▼▼▼

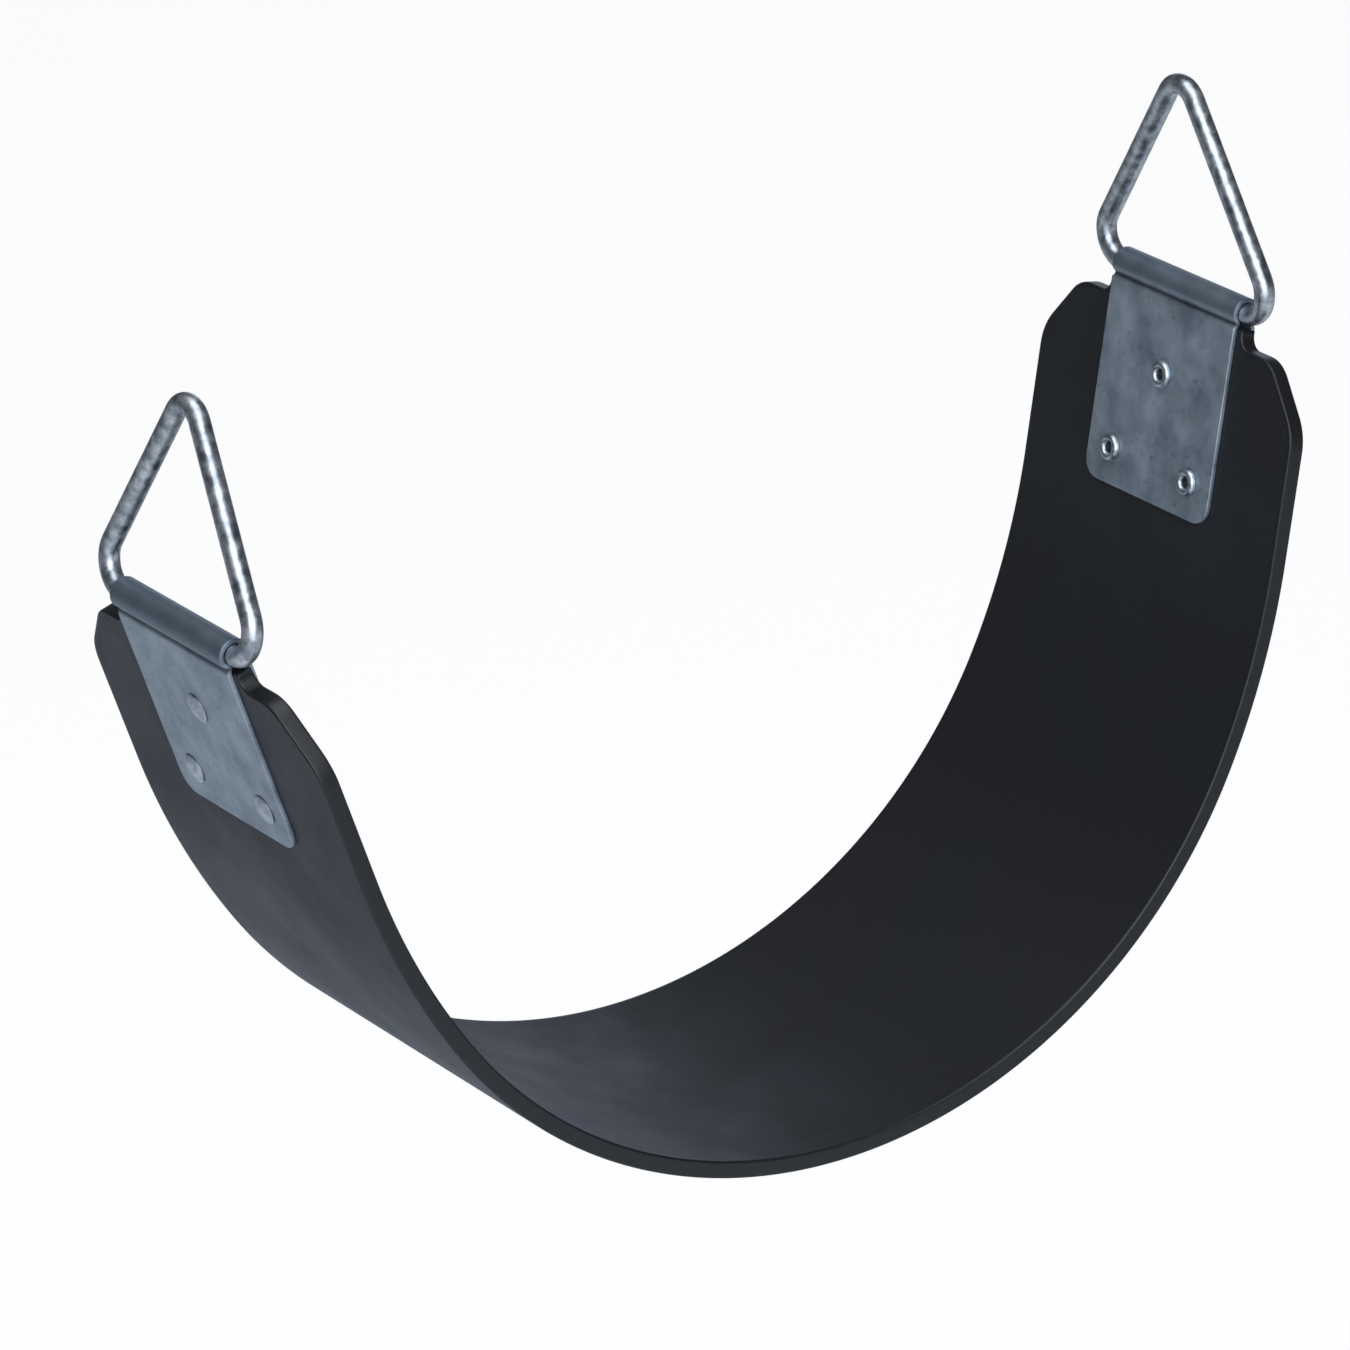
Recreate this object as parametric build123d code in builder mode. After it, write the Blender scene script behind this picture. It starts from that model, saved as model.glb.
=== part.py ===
"""Belt swing seat: a rubber belt, hung by folded steel straps from two triangular rings.

Frame: +X runs from the left ring to the right one, +Y from the front edge of the belt to the
back edge, +Z up. The origin is under the middle of the belt, at its lowest point.
"""

import math
import os

from build123d import *

os.makedirs("parts", exist_ok=True)

# ---------------------------------------------------------------- driving dimensions (mm, degrees)
# Belt. Its mid-surface hangs in a bottom arc, two flatter side arcs and two straight ends.
belt_width = 140.0
belt_thickness = 6.0
bottom_radius = 174.0
bottom_angle = 59.0  # slope where the bottom arc meets the side arc
side_radius = 254.0
end_angle = 75.5  # slope of the straight ends
end_run = 76.0  # from the end of the side arc up to the ring bar's axis
belt_edge_radius = 0.6

# End of the belt: a neck between the strap's legs, two shoulders, and a taper to full width.
neck_margin = 2.5  # neck beyond each side of the strap
bar_to_belt = 1.7  # gap between the ring bar and the end of the belt
neck_length = 5.8  # from the end of the belt down to the shoulders
shoulder_width = 16.5
taper_length = 20.5
neck_fillet = 4.5
shoulder_fillet = 12.0
taper_fillet = 18.0

# Woven ply moulded inside the belt.
ply_thickness = 1.2
ply_margin = 5.0  # rubber between the ply and the belt's outline

# Ring: a triangle of round bar, bent round three circles.
bar_diameter = 7.0
ring_height = 75.0  # from the axis of the lower bar to the top of the apex
apex_radius = 8.5  # bends are measured on the bar's centre line
corner_radius = 9.5
corner_gap = 0.5  # from the strap's side to the start of the ring's corner
ring_lean = {"left": -10.0, "right": 3.0}  # from upright, positive away from the seat

# Strap: steel sheet rolled round the ring's lower bar, with a leg on each face of the belt.
strap_thickness = 1.6
strap_width = 68.0
strap_length = 74.0  # from the ring bar's axis
strap_corner_radius = 7.0
bar_clearance = 0.25  # between the bar and the roll
crease_radius = 0.6  # where the roll turns into a leg, on the outside

# Semi-tubular rivets, three at each end: a domed head outside, a rolled tail inside.
rivet_diameter = 6.0
rivet_clearance = 0.1
upper_rivet_drop = 30.0  # from the ring bar's axis
lower_rivet_edge = 12.5  # from the strap's end, and from its side
head_diameter = 10.5
head_rim = 0.3
head_height = 1.5
tail_diameter = 9.6
tail_height = 1.7
tail_bore_diameter = 4.0
tail_bore_depth = 5.0  # from the strap's face

# ---------------------------------------------------------------- values that follow from them
half_belt = belt_thickness / 2
bar_radius = bar_diameter / 2
leg_outside = half_belt + strap_thickness  # from the belt's mid-surface
belt_end_drop = bar_radius + bar_to_belt
neck_half = strap_width / 2 + neck_margin
shoulder_drop = belt_end_drop + neck_length
shoulder_half = neck_half + shoulder_width
taper_drop = shoulder_drop + taper_length
end_depth = 4 * leg_outside  # enough to cut through a whole end
# A ring's leg is tangent to the corner's circle and to the apex's, whose centres are this far apart.
corner_side = strap_width / 2 + corner_gap
apex_rise = ring_height - bar_radius - apex_radius - corner_radius
bend_distance = math.hypot(corner_side, apex_rise)
leg_closing = math.asin((corner_radius - apex_radius) / bend_distance)
leg_turn = 180 - math.degrees(math.atan2(apex_rise, corner_side) - leg_closing)
leg_length = bend_distance * math.cos(leg_closing)
sides = {"left": -1, "right": 1}
lower_rivet_side = strap_width / 2 - lower_rivet_edge
lower_rivet_drop = strap_length - lower_rivet_edge
rivet_places = {
    "upper": (0, -upper_rivet_drop),
    "front": (-lower_rivet_side, -lower_rivet_drop),
    "back": (lower_rivet_side, -lower_rivet_drop),
}


def belt_line(distance, run):
    """Draws the right half of a line that far outside the belt's mid-surface, up to that run."""
    bottom = JernArc((0, half_belt - distance), (1, 0), bottom_radius + distance, bottom_angle)
    side = JernArc(bottom @ 1, bottom % 1, side_radius + distance, end_angle - bottom_angle)
    return Line(side @ 1, side @ 1 + (side % 1) * run)


with BuildLine() as mid_line:
    bar_place = belt_line(0, end_run) @ 1  # in the XZ plane


def end_plane(sign):
    """Gives an end's mid-surface plane: local y up the belt from the bar's axis, z outwards.

    The sign is -1 for the left end and 1 for the right one.
    """
    slope = math.radians(end_angle)
    bar_axis = Vector(sign * bar_place.X, 0, bar_place.Y)
    outward = Vector(sign * math.sin(slope), 0, -math.cos(slope))
    return Plane(origin=bar_axis, x_dir=(0, sign, 0), z_dir=outward)


def section_plane(sign, place=(0, 0)):
    """Gives the plane across an end at a place on it: local x up the belt, y out of its face."""
    end = end_plane(sign)
    origin = end.from_local_coords((*place, 0))
    return Plane(origin=origin, x_dir=end.y_dir, z_dir=end.y_dir.cross(end.z_dir))


def ring_plane(sign, lean_angle):
    """Gives a ring's plane: local x along its lower bar, local y up to its apex."""
    lean = math.radians(lean_angle)
    up = Vector(sign * math.sin(lean), 0, math.cos(lean))
    end = end_plane(sign)
    return Plane(origin=end.origin, x_dir=end.x_dir, z_dir=end.x_dir.cross(up))


def layer_section(thickness, end_drop):
    """Draws the section of a layer of the belt, whose ends stop that far below the bars' axes."""
    run = end_run - end_drop
    with BuildLine() as outline:
        outer = belt_line(thickness / 2, run)
        inner = belt_line(-thickness / 2, run)
        Line(outer @ 1, inner @ 1)
        Line((0, half_belt - thickness / 2), (0, half_belt + thickness / 2))
    make_face(outline.edges())
    mirror(about=Plane.YZ)


def corner_clips(margin):
    """Draws what a layer of the belt lacks on both sides of a neck, with a margin round it."""
    with BuildLine() as outline:
        FilletPolyline(
            (neck_half, belt_width),
            (neck_half, -shoulder_drop),
            (shoulder_half, -shoulder_drop),
            (belt_width / 2, -taper_drop),
            (belt_width / 2, -end_run),
            radius=(neck_fillet, shoulder_fillet, taper_fillet),
        )
        Polyline(
            (belt_width / 2, -end_run),
            (belt_width, -end_run),
            (belt_width, belt_width),
            (neck_half, belt_width),
        )
    make_face(outline.edges())
    if margin:
        offset(amount=margin)
    mirror(about=Plane.YZ)


def rivet_holes():
    """Draws the three rivet holes of an end."""
    with Locations(*rivet_places.values()):
        Circle(rivet_diameter / 2 + rivet_clearance)


def is_rim(edge):
    """Says whether an edge of the belt runs neither through it nor right across it."""
    through = math.isclose(edge.length, belt_thickness, abs_tol=0.001)
    across = math.isclose(edge.length, belt_width, abs_tol=0.001)
    return not through and not across


# ---------------------------------------------------------------- ply and belt
with BuildPart() as ply:
    with BuildSketch(Plane.XZ):
        layer_section(ply_thickness, belt_end_drop + ply_margin)
    extrude(amount=belt_width / 2 - ply_margin, both=True)
    for sign in sides.values():
        with BuildSketch(end_plane(sign)):
            corner_clips(ply_margin)
            rivet_holes()
        extrude(amount=end_depth, both=True, mode=Mode.SUBTRACT)
ply.part.label = "ply"
export_step(ply.part, "parts/ply.step")

with BuildPart() as belt:
    with BuildSketch(Plane.XZ):
        layer_section(belt_thickness, belt_end_drop)
    extrude(amount=belt_width / 2, both=True)
    for sign in sides.values():
        with BuildSketch(end_plane(sign)):
            corner_clips(0)
        extrude(amount=end_depth, both=True, mode=Mode.SUBTRACT)
    fillet(belt.edges().filter_by(is_rim), belt_edge_radius)
    for sign in sides.values():
        with BuildSketch(end_plane(sign)):
            rivet_holes()
        extrude(amount=end_depth, both=True, mode=Mode.SUBTRACT)
    add(ply.part, mode=Mode.SUBTRACT)
belt.part.label = "belt"
export_step(belt.part, "parts/belt.step")

# ---------------------------------------------------------------- rings, straps and rivets
for side, sign in sides.items():
    with BuildPart() as ring:
        with BuildLine(ring_plane(sign, ring_lean[side])) as half:
            lower_bar = Line((0, 0), (corner_side, 0))
            corner = JernArc(lower_bar @ 1, lower_bar % 1, corner_radius, leg_turn)
            leg = Line(corner @ 1, corner @ 1 + (corner % 1) * leg_length)
            JernArc(leg @ 1, leg % 1, apex_radius, 180 - leg_turn)
        with BuildSketch(Plane(origin=half.line @ 0, z_dir=half.line % 0)):
            Circle(bar_radius)
        sweep(path=half.wire())
        mirror(about=Plane.XZ)
    ring.part.label = f"{side}_ring"
    export_step(ring.part, f"parts/{side}_ring.step")

    with BuildPart() as strap:
        with BuildSketch(section_plane(sign)) as fold:
            roll_inside = bar_radius + bar_clearance
            Circle(roll_inside + strap_thickness)
            with Locations((-strap_length / 2, 0)):
                Rectangle(strap_length, 2 * leg_outside)
            Circle(roll_inside, mode=Mode.SUBTRACT)
            with Locations((-strap_length / 2, 0)):
                Rectangle(strap_length, belt_thickness, mode=Mode.SUBTRACT)
            # The creases are the corners nearest the bar: two inside, then two outside.
            fillet(fold.vertices().sort_by_distance((0, 0))[2:4], crease_radius)
            fillet(fold.vertices().sort_by_distance((0, 0))[:2], crease_radius + strap_thickness)
        extrude(amount=strap_width / 2, both=True)
        through = strap.edges().filter_by(Axis((0, 0, 0), end_plane(sign).z_dir))
        fillet(through, strap_corner_radius)
        with BuildSketch(end_plane(sign)):
            rivet_holes()
        extrude(amount=end_depth, both=True, mode=Mode.SUBTRACT)
    strap.part.label = f"{side}_strap"
    export_step(strap.part, f"parts/{side}_strap.step")

    for place, (across, height) in rivet_places.items():
        rivet_plane = section_plane(sign, (sign * across, height))
        with BuildPart() as rivet:
            with BuildSketch(rivet_plane):
                with BuildLine():
                    dome_top = (0, leg_outside + head_height)
                    dome_edge = (head_diameter / 2, leg_outside + head_rim)
                    TangentArc(dome_top, dome_edge, tangent=(1, 0))
                    Polyline(
                        dome_edge,
                        (head_diameter / 2, leg_outside),
                        (rivet_diameter / 2, leg_outside),
                        (rivet_diameter / 2, -leg_outside),
                        (tail_diameter / 2, -leg_outside),
                    )
                    ThreePointArc(
                        (tail_diameter / 2, -leg_outside),
                        ((tail_diameter + tail_bore_diameter) / 4, -leg_outside - tail_height),
                        (tail_bore_diameter / 2, -leg_outside),
                    )
                    Polyline(
                        (tail_bore_diameter / 2, -leg_outside),
                        (tail_bore_diameter / 2, tail_bore_depth - leg_outside),
                        (0, tail_bore_depth - leg_outside),
                        dome_top,
                    )
                make_face()
            revolve(axis=Axis(rivet_plane.origin, rivet_plane.y_dir))
        rivet.part.label = f"{side}_{place}_rivet"
        export_step(rivet.part, f"parts/{side}_{place}_rivet.step")
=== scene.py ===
"""Looks of the belt swing seat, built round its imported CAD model.

The belt, the straps, the rings and the rivets are modelled again in finer detail, each in the place
of its CAD node and on the same body, so they move with the part's own joints.
"""

import logging
import math
from collections.abc import Callable
from dataclasses import dataclass, field
from enum import Enum

import bmesh
import bpy
from mathutils import Matrix, Vector, noise
from mathutils.geometry import delaunay_2d_cdt
from mathutils.kdtree import KDTree


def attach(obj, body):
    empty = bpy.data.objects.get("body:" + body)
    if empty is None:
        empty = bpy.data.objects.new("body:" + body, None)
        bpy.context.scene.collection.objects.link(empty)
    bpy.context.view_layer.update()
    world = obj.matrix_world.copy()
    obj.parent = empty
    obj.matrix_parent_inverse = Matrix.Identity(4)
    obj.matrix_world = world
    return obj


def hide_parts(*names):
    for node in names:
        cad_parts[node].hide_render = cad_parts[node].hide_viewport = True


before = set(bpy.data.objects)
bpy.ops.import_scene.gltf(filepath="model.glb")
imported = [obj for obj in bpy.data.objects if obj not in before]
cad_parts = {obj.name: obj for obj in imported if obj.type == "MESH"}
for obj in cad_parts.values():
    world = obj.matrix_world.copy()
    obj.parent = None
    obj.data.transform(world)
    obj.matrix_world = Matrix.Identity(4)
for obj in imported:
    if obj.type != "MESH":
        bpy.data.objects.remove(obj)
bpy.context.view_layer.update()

MM = 0.001  # metres in a millimetre
SEAT_BODY = "seat"
log = logging.getLogger("belt_swing_seat")

Point = tuple[float, float]


class Side(Enum):
    """The two ends of the belt; the value is the sign of their X."""

    LEFT = -1
    RIGHT = 1

    @property
    def word(self) -> str:
        """The side's name as the nodes and bodies spell it."""
        return self.name.lower()


# ------------------------------------------------------------------------------------ small tools
def linear(hex_colour: str) -> tuple[float, float, float, float]:
    """Turns an sRGB hex colour into the linear colour that a shader takes.

    Args:
        hex_colour: Six hex digits, as in "8a949a".

    Returns:
        Linear red, green and blue, and an alpha of 1.
    """
    shades = [int(hex_colour[i : i + 2], 16) / 255 for i in (0, 2, 4)]
    return (*(s / 12.92 if s <= 0.04045 else ((s + 0.055) / 1.055) ** 2.4 for s in shades), 1.0)


def add_node(tree: bpy.types.NodeTree, kind: str, inputs: dict | None = None, **settings) -> bpy.types.Node:
    """Adds a node to a tree, with its settings, values and links.

    Args:
        tree: The tree that gets the node.
        kind: The node's type, such as "ShaderNodeTexNoise".
        inputs: Maps an input's name or number to a value, or to the socket that feeds it.
        settings: Properties of the node itself.

    Returns:
        The new node.
    """
    node = tree.nodes.new(kind)
    for name, value in settings.items():
        setattr(node, name, value)
    for key, value in (inputs or {}).items():
        if isinstance(value, bpy.types.NodeSocket):
            tree.links.new(value, node.inputs[key])
        else:
            node.inputs[key].default_value = value
    return node


def add_object(name: str, data: bpy.types.ID) -> bpy.types.Object:
    """Puts a mesh, a curve, a light or a camera into the scene as an object at the origin."""
    piece = bpy.data.objects.new(name, data)
    bpy.context.scene.collection.objects.link(piece)
    return piece


def closed_mesh(shape: bmesh.types.BMesh, name: str) -> bpy.types.Mesh:
    """Turns a closed shape into a smooth mesh whose faces point outwards, and frees the shape.

    Args:
        shape: The shape.
        name: The mesh's name.

    Returns:
        The mesh.
    """
    shape.normal_update()  # without it, points that have moved can turn the shape inside out
    bmesh.ops.recalc_face_normals(shape, faces=shape.faces)
    mesh = bpy.data.meshes.new(name)
    shape.to_mesh(mesh)
    shape.free()
    mesh.shade_smooth()
    return mesh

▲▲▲

SHORT PROBLEM ▸
Everything from the first line of the data through the line containing "two triangular rings." should be echoed exactly. Add nothing.

SOLUTION TO THIS TASK ▸
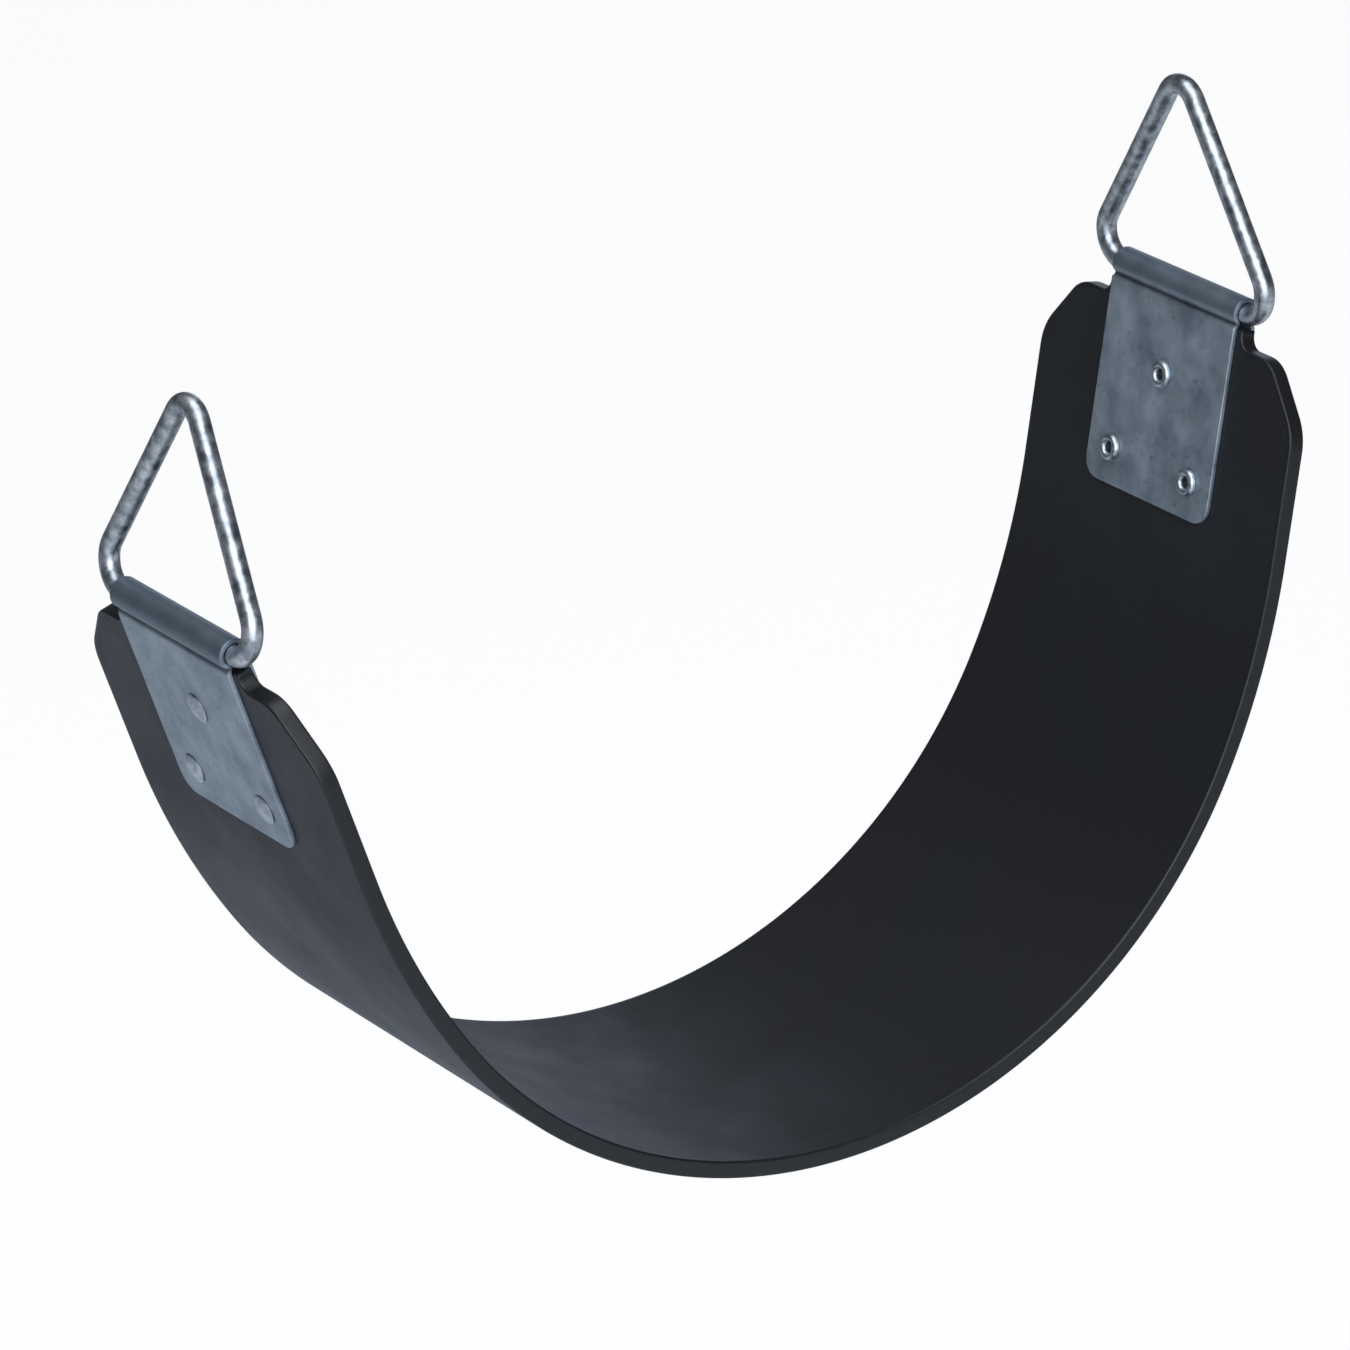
Recreate this object as parametric build123d code in builder mode. After it, write the Blender scene script behind this picture. It starts from that model, saved as model.glb.
=== part.py ===
"""Belt swing seat: a rubber belt, hung by folded steel straps from two triangular rings.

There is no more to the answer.